The population inside Oliver is close to 4,800. Agriculture is the main industry in the area now. The “Ditch” is still supplying irrigation water to the farms, orchard and vineyards in the valley. Oliver continues to be one of ‘the’ places to retire in Canada. With the recent drop in the Canadian dollar, ‘snowbirds’ from northern BC and other western provinces are making the Oliver area their winter destination. The cultural profile of the community includes members of the Osoyoos Indian Band, Portuguese, East Indian, German, Russian, Chinese and persons who have relocated here from all parts of Canada. Oliver and its businesses also serve a surrounding rural area of some 4,500 people bringing the total community population to around 9,300.
The Town of Oliver’s population was 4,928 in 2016 (Statistics Canada), with an additional 3,557 people living in the surrounding rural areas (Electoral Area “C”).
Oliver’s saw a 2.06% of population growth from 2017 (5,247) to 2018 (5,355) [level change 108].
The age and gender distribution of the population is approximately 46.9% male, while 53.1% of the population is female. The most significant proportion of the population, particularly in comparison to the number of residents aged 20-39, is aged between 45 and 74. This data suggests that the population of the Town of Oliver is aging, which is a consistent trend across the province.

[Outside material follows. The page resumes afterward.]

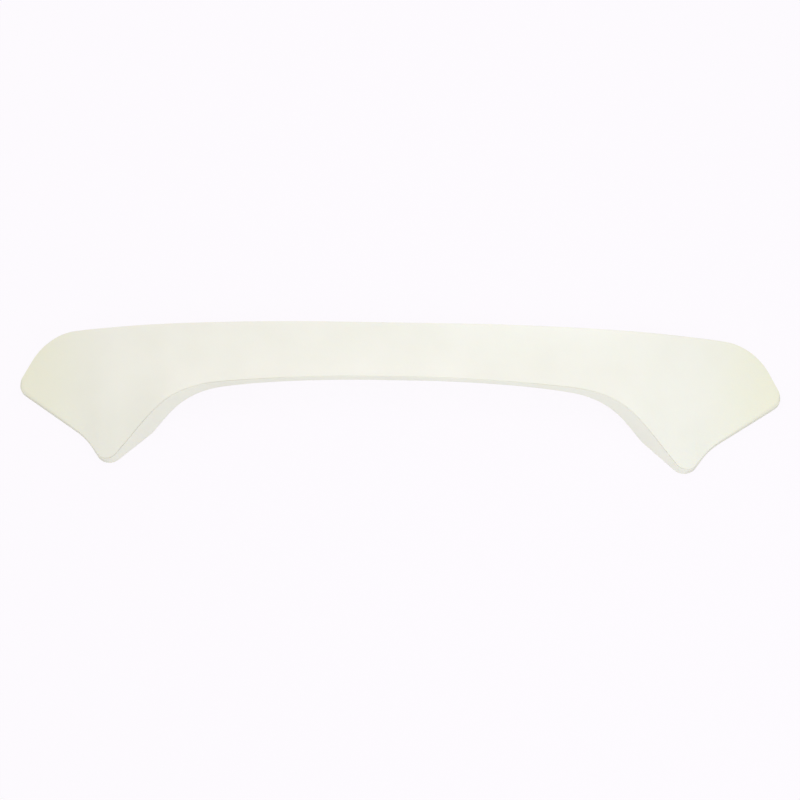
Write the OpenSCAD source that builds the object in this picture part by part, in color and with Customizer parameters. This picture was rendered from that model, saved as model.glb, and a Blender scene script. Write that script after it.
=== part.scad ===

Compared to the province, the Town of Oliver has an older population. Its 2011 median age is approximately 56.3, which is higher than the region (52.0) and significantly higher than the provincial median age (42.7). The Town of Oliver has a significantly higher percentage of residents aged 45-79 (52.5%) compared to the province (41.3%), and the percentage of the population over the age of 65 is actually double the average for the rest of the province. The percentage of the population between the ages of 15 and 45 is significantly less than the average for the rest of the province.